Tamsin Looker, et al., Defendants. Tamsin Looker, et al., Third Party Plaintiffs-Respondents, v. Brown, Harris, Steven, Inc., Third Party Defendant-Appellant.

Decided: February 18, 1999

SULLIVAN, J.P., ELLERIN, LERNER and RUBIN, JJ. Steven Wildstein, for plaintiffs-respondents. Kevin B. Pollak, for defendant-appellant and third party defendant-appellant. James K. O'Sullivan, for third party plaintiffs-respondents.

Orders, Supreme Court, New York County (Richard Braun, J.), entered on or about January 12 and August 3, 1998, which, in an action for personal injuries by a laborer against a building owner and the occupants of a professional apartment in the building, and a third-party action by the apartment occupants against the building owner's maintenance contractor, plaintiff's employer, inter alia, granted plaintiff summary judgment on his cause of action under Labor Law § 240(1) against the building owner, denied summary judgment to the building owner and the maintenance contractor dismissing plaintiff's cause of action under Labor Law § 241(6), and granted the apartment occupants summary judgment on their causes of action for indemnification against the building owner and maintenance contractor, unanimously affirmed, with costs.

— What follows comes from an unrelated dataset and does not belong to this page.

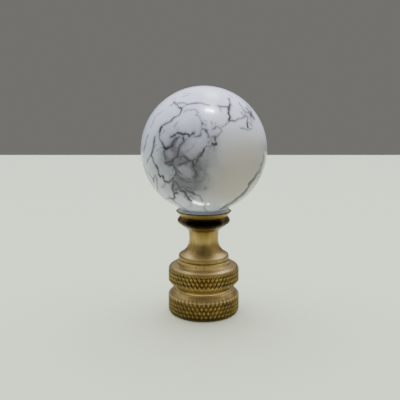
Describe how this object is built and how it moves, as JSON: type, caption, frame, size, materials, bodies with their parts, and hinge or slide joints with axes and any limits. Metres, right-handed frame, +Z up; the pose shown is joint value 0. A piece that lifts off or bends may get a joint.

 Plaintiff fell and was injured when the ladder on which he was standing while repairing a fluorescent light fixture collapsed.   The repair work consisted of replacing the ballast and sockets, disconnecting the wires, stripping them and reconnecting them.   Such repairs, which entailed much more than merely changing a lightbulb, constituted “repairs” within the meaning of Labor Law § 240(1) and 12 NYCRR 23-1.4(b)(13) (compare, Purdie v. Crestwood Lake Hgts. Section 4 Corp., 229 A.D.2d 523, 525, 646 N.Y.S.2d 815, with Smith v. Shell Oil Co., 85 N.Y.2d 1000, 1002, 630 N.Y.S.2d 962, 654 N.E.2d 1210), and are thus protected under Labor Law § 241(6) as well as § 240(1) (see, Joblon v. Solow, 91 N.Y.2d 457, 466, 672 N.Y.S.2d 286, 695 N.E.2d 237).   Indemnification in favor of the apartment occupants and against the building owner and maintenance contractor was properly granted upon proof establishing that the latter alone controlled and supervised plaintiff's work (see, Kelly v. Diesel Constr., 35 N.Y.2d 1, 358 N.Y.S.2d 685, 315 N.E.2d 751).   Plaintiff's conclusory and unsworn allegations that the floor on which the ladder stood was slippery is insufficient, standing alone, to raise an issue of negligence on the part of the apartment occupants (see, Silver v. Brodsky, 112 A.D.2d 213, 214, 490 N.Y.S.2d 865).